I got a harsh lesson on this the first time I went to Mexico. As a kid, I spent lots of weekends cruising flea markets with my grandfather, who really modeled the art of negotiation and taught me the same. I was ten years old, haggling over a small spoon with the State of Texas on the end of it, a dusty old shadowbox, a miniature tea set, or an old wallet. Come to think of it; I was kind of a weird kid buying that stuff!
Anyway, in Mexico, no one with me wanted to haggle, so I did it. Whatever the price was, I offered half or even less, and off we’d go until a price was set and the item purchased.
I was so proud of myself! I was getting my family good deals on all kinds of touristy stuffs!
Until I went through the process with a seller over a wooden carved Mary of Guadalupe statue for my daughter. We were going back and forth, and a man came up and said, with real pain in his voice, how tourists come and haggle them so far down they can barely pay the artists, pay their bills, make a living, etc.
It was like he poured an entire bucket of icy-cold capitalist water over my head.

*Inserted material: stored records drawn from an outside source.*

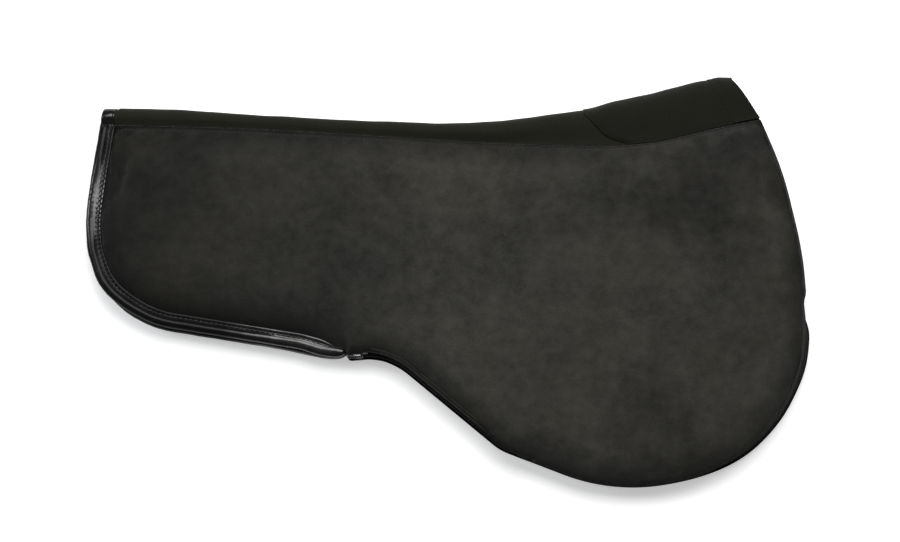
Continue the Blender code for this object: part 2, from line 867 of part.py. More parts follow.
def joined(obj, other, operation, cutters):
    """Adds the other mesh to the object, or cuts it away."""
    tool = bpy.data.objects.new(other.name, other)
    cutters.objects.link(tool)
    tool.hide_render = True
    tool.display_type = "WIRE"
    tool.parent = obj
    change = obj.modifiers.new(operation.lower(), "BOOLEAN")
    change.operation = operation
    change.object = tool


def zip_slider(prefix, side, material, collection, cutters, parent):
    """The slider, with its origin on the waist arc's centre line, which it turns about."""
    frame = slider_frame(side)
    origin = (*waist_centre(), FOLD_PLANE + side * ZIP_CENTRE)
    mesh = placed_mesh(f"{prefix}_zip_slider", slider_body(), frame, origin)
    obj = new_object(f"{prefix}_zip_slider", mesh, material, collection, parent)
    obj.location = origin
    bail = placed_mesh(f"{prefix}_zip_bail", slider_bail(), frame, origin)
    joined(obj, bail, "UNION", cutters)
    return obj


def zip_pull(prefix, side, material, collection, cutters, parent):
    """The pull, with its origin on the pivot under the slider's arch."""
    frame = slider_frame(side)
    origin = frame @ Vector((0.0, PULL_AXIS, 0.0))
    mesh = placed_mesh(f"{prefix}_zip_pull", pull_plate(), frame, origin)
    obj = new_object(f"{prefix}_zip_pull", mesh, material, collection, parent)
    obj.location = origin
    window = placed_mesh(f"{prefix}_zip_pull_window", pull_window(), frame, origin)
    joined(obj, window, "DIFFERENCE", cutters)
    return obj


# Scene


def material(name, colour, roughness, metallic=0.0):
    made = bpy.data.materials.new(name)
    made.use_nodes = True
    shader = made.node_tree.nodes["Principled BSDF"]
    shader.inputs["Base Color"].default_value = (*colour, 1.0)
    shader.inputs["Roughness"].default_value = roughness
    shader.inputs["Metallic"].default_value = metallic
    made.diffuse_color = (*colour, 1.0)
    return made


def materials():
    return {
        "suede": material("suede", (0.033, 0.033, 0.028), 0.95),
        "leather": material("leather", (0.008, 0.008, 0.008), 0.28),
        "mesh": material("mesh", (0.013, 0.013, 0.008), 0.85),
        "lining": material("lining", (0.020, 0.020, 0.017), 0.90),
        "foam": material("foam", (0.42, 0.41, 0.37), 0.95),
        "tape": material("tape", (0.010, 0.010, 0.010), 0.80),
        "teeth": material("teeth", (0.015, 0.015, 0.015), 0.40),
        "metal": material("metal", (0.16, 0.16, 0.165), 0.25, 1.0),
    }


def empty(name, location, turn, collection):
    made = bpy.data.objects.new(name, None)
    collection.objects.link(made)
    made.location = location
    made.rotation_euler.z = turn
    made.empty_display_size = 0.02
    bpy.context.view_layer.update()
    return made


def fold_line():
    """A point on the fold line and its direction towards the pad's front."""
    rear = Vector((REAR_HEM[0], REAR_HEM[1] + FOLD_ABOVE_REAR_HEM, FOLD_PLANE))
    front = Vector((FRONT_HEM[0], FRONT_HEM[1] + FOLD_ABOVE_FRONT_HEM, FOLD_PLANE))
    return (rear + front) / 2, (front - rear).normalized()


SOFT_PIECES = {
    "outer_cover": (outer_cover, "suede"),
    "foam_insert": (foam_insert, "foam"),
    "lining": (lining, "lining"),
    "rear_binding": (rear_binding, "leather"),
    "zip_tape_outer": (zip_tape_outer, "tape"),
    "zip_tape_inner": (zip_tape_inner, "tape"),
    "zip_teeth_outer": (zip_teeth_outer, "teeth"),
    "zip_teeth_inner": (zip_teeth_inner, "teeth"),
    "zip_top_stop_outer": (zip_top_stop_outer, "metal"),
    "zip_top_stop_inner": (zip_top_stop_inner, "metal"),
    "zip_bottom_stop": (zip_bottom_stop, "metal"),
}


def make_half(prefix, side, look, collection, cutters, carrier):
    for piece, (solid, slot) in SOFT_PIECES.items():
        name = f"{prefix}_{piece}"
        mesh = closed_mesh(name, *solid(), side)
        obj = new_object(name, mesh, look[slot], collection, carrier)
        obj.location = (0.0, 0.0, FOLD_PLANE)
    slider = zip_slider(prefix, side, look["metal"], collection, cutters, carrier)
    bpy.context.view_layer.update()
    zip_pull(prefix, side, look["metal"], collection, cutters, slider)


def make_spine(look, collection, carrier):
    band = band_sheet(spine_rows, -LEG_OVERLAP, 0.0)
    panel = band_sheet(panel_rows, SEAM_GAP, PANEL_OUTSET)
    front = band_sheet(front_hem_rows, SEAM_GAP, FRONT_HEM_OUTSET)
    sheet_object("spine_mesh", band, MESH, look["mesh"], collection, carrier)
    sheet_object("withers_panel", panel, PANEL_MESH, look["mesh"], collection, carrier)
    sheet_object("withers_front_hem", front, FRONT_HEM_MESH, look["mesh"], collection, carrier)
    solid = swept_solid(spine_binding_profile(), spine_binding_sections())
    mesh = closed_mesh("spine_rear_binding", *solid)
    obj = new_object("spine_rear_binding", mesh, look["leather"], collection, carrier)
    obj.location = (0.0, 0.0, FOLD_PLANE)


def clear_scene():
    for obj in list(bpy.data.objects):
        bpy.data.objects.remove(obj, do_unlink=True)


def main():
    clear_scene()
    scene = bpy.context.scene.collection
    parts = bpy.data.collections.new(COLLECTION)
    cutters = bpy.data.collections.new("cutters")
    scene.children.link(parts)
    scene.children.link(cutters)
    look = materials()
    at, along = fold_line()
    ground = empty("ground", (0.0, 0.0, 0.0), 0.0, parts)
    hinge = empty("fold_line", at, math.atan2(along.y, along.x), parts)
    make_half("left", LEFT, look, parts, cutters, ground)
    make_half("right", RIGHT, look, parts, cutters, hinge)
    make_spine(look, parts, ground)
    print("fold line through", tuple(np.round(at, 5)), "along", tuple(np.round(along, 6)))
    print("waist arc's centre", tuple(np.round(waist_centre(), 5)))
    pivot = slider_frame(RIGHT) @ Vector((0.0, PULL_AXIS, 0.0))
    print("right pull's pivot", tuple(round(v, 5) for v in pivot))


if __name__ == "__main__":
    main()
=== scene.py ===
"""The looks of a half pad that lies closed on its left side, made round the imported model.

Every soft piece is a surface worked out with numpy. The plan of one half is a free edge of straights and
arcs, with a sagging hem on top. Heights are measured from the fold plane between the halves, outwards.
The left half mirrors the right one in that plane, but for the drift of its edges. Lengths are in metres.
"""

import math

import bpy
import numpy as np
from bpy.props import FloatProperty, FloatVectorProperty, IntProperty, PointerProperty
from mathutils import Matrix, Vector


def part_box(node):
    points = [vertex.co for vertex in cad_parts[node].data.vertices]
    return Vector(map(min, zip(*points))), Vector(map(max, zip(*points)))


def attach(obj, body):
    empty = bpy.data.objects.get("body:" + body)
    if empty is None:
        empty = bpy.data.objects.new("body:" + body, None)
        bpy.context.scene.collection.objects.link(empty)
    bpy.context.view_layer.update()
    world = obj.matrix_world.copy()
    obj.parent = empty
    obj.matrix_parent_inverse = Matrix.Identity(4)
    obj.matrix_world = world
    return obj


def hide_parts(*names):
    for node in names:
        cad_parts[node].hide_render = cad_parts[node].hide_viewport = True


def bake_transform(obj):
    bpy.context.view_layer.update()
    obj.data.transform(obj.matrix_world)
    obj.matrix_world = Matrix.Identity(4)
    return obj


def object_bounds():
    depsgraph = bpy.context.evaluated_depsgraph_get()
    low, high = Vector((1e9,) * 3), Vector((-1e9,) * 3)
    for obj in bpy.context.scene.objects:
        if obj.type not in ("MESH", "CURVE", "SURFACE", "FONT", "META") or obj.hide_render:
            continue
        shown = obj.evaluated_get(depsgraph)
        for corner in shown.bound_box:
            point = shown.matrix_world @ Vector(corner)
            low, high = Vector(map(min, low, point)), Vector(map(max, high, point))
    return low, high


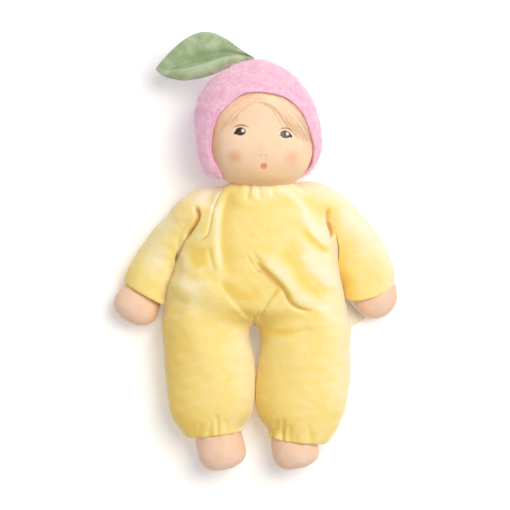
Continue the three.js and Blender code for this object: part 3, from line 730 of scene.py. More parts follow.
LEGS = (
    Limb(
        Side.LEFT,
        (
            (32.4, -28), (33, -35), (34.6, -50), (35.4, -60), (35.1, -70), (34.4, -80), (33.7, -90),
            (32.7, -100), (32.3, -108), (32.4, -115), (31.5, -121), (29.3, -126),
        ),
        (
            (0, 27.5), (0.07, 29.4), (0.22, 30.2), (0.33, 30.1), (0.43, 30.7), (0.53, 31.1),
            (0.63, 31.1), (0.73, 30.4), (0.81, 28.6), (0.88, 25.2), (0.94, 20.8), (1, 15.8),
        ),
        LEG_DEPTHS,
        LEG_HEIGHTS,
        (28.6, -125.2),
        (-0.12, -0.993),
        squareness=2.25,
        hem_droop=0.12,
    ),
    Limb(
        Side.RIGHT,
        (
            (-32.6, -28), (-33.2, -35), (-34.7, -50), (-34, -60), (-32.9, -70), (-31.9, -80),
            (-31.4, -90), (-31.1, -100), (-30.2, -107), (-29.4, -113), (-28.6, -118), (-26.6, -122.5),
        ),
        (
            (0, 27.5), (0.07, 29.2), (0.23, 29.4), (0.34, 29.5), (0.44, 29.7), (0.55, 29.6),
            (0.66, 29.3), (0.76, 28.5), (0.82, 27.6), (0.87, 25.8), (0.92, 22.0), (0.96, 18.4), (1, 14.6),
        ),
        LEG_DEPTHS,
        LEG_HEIGHTS,
        (-26.4, -121.6),
        (0.13, -0.991),
        squareness=2.25,
        hem_droop=0.05,
    ),
)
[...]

I had never once in my life considered what the cost of the making was for the person on the other end. I felt sick to my stomach, and my hands started to sweat. I paid the $50 or whatever it was and slunk out of the booth.
I have never been the same since.
I do not look for discounts from makers or service providers. I don’t try to piecemeal their services like the menu at Taco Bell. If I have a payment plan, I make damn sure I fulfill it. I have offered trades when I felt I could offer the equivalent or a little more than what I’d be getting in return. I will ask for a payment plan if I need it and I fully expect to pay a little more for that service.
I can’t tell you how many artisans I know who make gorgeous items and are so hurt by being hassled over their prices that they stop offering them to the world. This is heartbreaking to me, and also - I wish they’d unwind all that and challenge themselves to grow into demanding the right amount of exchange.
We teach people how to treat us. We also teach people how to pay us.
The hassle over pricing is our cultural nonsense, our upbringing, AND messages from our money that these situations are dysfunctional and need healing.
All this said, in no way means I’m free of this, which is why you’re getting this post!
I recently caught this subtle stomach tension happening every time I paid for something for myself over the last year. I caught myself wasting enormous amounts of time looking for cheaper Blue Buffalo grain-free cat food or a deal on mealworms for the Eastern Bluebirds that live in my yard.
Every. Single. Thing. I was wasting hours on it searching for the cheapest price. Hours I could have been writing, making podcast episodes, marketing my work - ya know - shit that actually makes me money. FFS.
Again, what’s at the root of this nonsense?
Fear.
Fear that if I didn’t save, I’d be in trouble when the next emergency arose. Fear that the money I’ve been rapidly making more and more of is a freak accident and will disappear in a poof tomorrow, and I’ll be fucked because I paid $2 more a bag for the damn cat food. Even worse, a few weeks ago, I indulged in a crystal-buying extravaganza, and the guilt was so LOUD I finally caught it.
When my family got any extra or unexpected money in my childhood, here came the spending sprees. Buying “rich people’s food,” buying things quickly both needed and not needed until, within what felt like hours, it was all gone again.
None of us had the capacity to hold wealth - our bodies’ energies jangled like the extra change in our pockets until we spent it all and returned to the silence of empty-pocket poverty.
Another area of conditioned response. It’s everywhere y’all, and when you start unwinding all your knee-jerk reactions with money, it will take you on a wild ride.
What I asked about this in meditation last year, I created my money course, Train Your Body to Wealth. When I asked this week because it was all up in my face again, BE’N The Gang showed me this scene: a small stone fountain and me. I scooped water up, and it refilled itself. I scooped more and more water came. I tipped it over, and it continued to flow. I didn’t need a big fountain. I didn’t need a cistern to stockpile water. No matter how much I took, more was/is right behind it.
The neverending fountain of abundance. It’s real. Only we can divert the flow or pinch off the hose by choosing to resonate with the dominant culture, staying in victim-energy over childhood patterns, choosing to see all those things and not make a new choice, not talking back to the horrid voices in our head, etc.
This neverending fountain of abundance represents the resonant field of energy all around us. We are in resonance with wealth, or we are not. We are either spending from scarcity or from more than enoughness.
How do you know where you are on this continuum? Spending money slowly and mindfully will tell you great volumes of information about how in or out of resonance you are with the neverending fountain of abundance. With that information, you can start raising your awareness about how your whole energy system functions regarding money and the world of finance.